According to the National Institute of Standards and Technology (NIST), automated monitoring allows organizations to track more compliance metrics with fewer resources — and with meaningfully greater reliability than manual methods. Automation, in the right context, can reduce human error by up to 90%.
Moving from reactive to continuous
The shift away from manual limit monitoring is not primarily a technology decision — it’s a risk governance decision. Organizations that have reduced enforcement exposure share a common structural pattern: they treat limit monitoring as a continuous, system-level function rather than a periodic human task.
Effective frameworks typically combine real-time monitoring feeds with automated alerting at configurable thresholds, integrated audit trails that generate examination-ready documentation, and clear escalation pathways that reduce the latency between detection and response. Critically, they also maintain human oversight for judgment calls — automation handles volume and speed; experienced compliance officers handle interpretation and decision-making.

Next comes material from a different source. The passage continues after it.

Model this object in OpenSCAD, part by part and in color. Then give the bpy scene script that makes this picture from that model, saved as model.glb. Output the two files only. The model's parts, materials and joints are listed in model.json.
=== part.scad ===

The financial services industry is already moving in this direction. According to Protiviti’s 2025 compliance priorities analysis, 41% of financial services firms surveyed in 2024 expect to spend more than 10% of their digital budgets on generative AI alone — much of it oriented toward compliance, monitoring, and risk detection functions. The institutions that invest in this infrastructure now are building a defensible posture for an enforcement environment that shows no signs of softening.
The question is no longer whether manual monitoring carries compliance risk. The question is how much risk your organization is prepared to carry — and what a single enforcement action would cost compared to the infrastructure that could have prevented it.